Children with ADHD are not much liked, even by their peers. They are impulsive, interrupt and intrude, have a poor sense of personal space, and are accident-prone, which puts off many of their peers. All that makes them an easy target for teasing and bullying. Some of them are also rather too sensitive to being teased by others. None of this helps either in group activities or in forming friendships.

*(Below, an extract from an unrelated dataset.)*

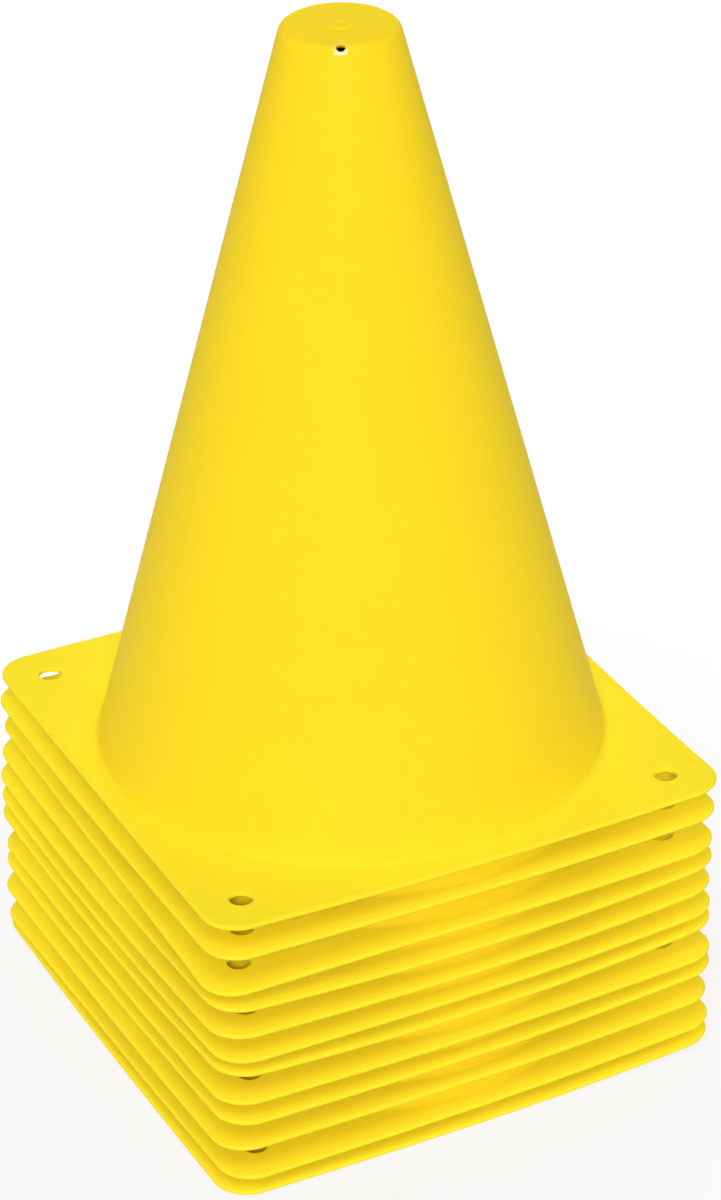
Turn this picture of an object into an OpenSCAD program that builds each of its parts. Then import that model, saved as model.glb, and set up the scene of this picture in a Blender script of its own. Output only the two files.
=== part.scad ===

The following strategies help overcome the barriers in their socialising:

  • if possible, work with another child to become a buddy with a child with ADHD. It may take some encouraging, supporting, explaining, prompting, and rewarding, but it will pay off if it works. However, it may become too much for one child to be the body, so be ready to replace/rotate the child with another one. You will only increase the probability of success in a small group work this way.
  • Start with some supervised small group activities. Prepare the child with ADHD in advance with some prompt and support, gradually withdrawing support to let the child experience real-life interactions with peers.
  • It is always worth explaining to other children in a supportive and compassionate way about the difficulties that children with ADHD face and how best to get along with them. Do it before some field activity and reward the group for their understanding and good behaviour.
  • It may also be worthwhile teaching the child with ADHD some social skills such as controlling their impulses. It is helpful to use the example of the traffic light system and help the child monitor their behaviour. Let them tell their success stories of the day and reward them for those stories.
  • Remember, it is not just you, the class teacher, who is involved here. Share your understanding experience and plan with parents and the support staff. The child needs to be surrounded with the right approach for it to become effective.

Working with parents

Parents need to know the experience of the school, the understanding that the school has gathered, and the way forward. Talking to parents needs to be done in a strength-based way and almost continuously pointing to the child’s best interest. Parents often become defensive when their school points to the defects are deficits in the child, and places the responsibility of sorting it out on them. Any plan for support needs to be a shared one between this school and parents. Keep the parents posted, not just about the wrong things, not just about the difficulties but about achievements, no matter how small, and praise the parents for doing their part; they are the ones who will make a difference.

Medicines and ADHD

There are medicines available to treat ADHD. They should only be given to children with severe ADHD when other support measures at home and school have been tried. Rushing to medicate the child can be a big mistake because the medicines do not make much of a difference in about half of the children. So it is back down to the school and parents again. Also, there are side effects to medicines, and some of the side effects can be serious. So it is not something that should be started without proper consideration of the whole situation and the consultation with a paediatrician who is empathetic towards children. I’m afraid there is a trend in medicalising the attention needs of children, and some of the medicines currently being used are outright dangerous, and the way they are being used is outright callous. So, please, do not see it as a quick or an easy option. A lot can be done to help the child if the school and parents work together; if they hold their nerves and support each other, then there is a way forward.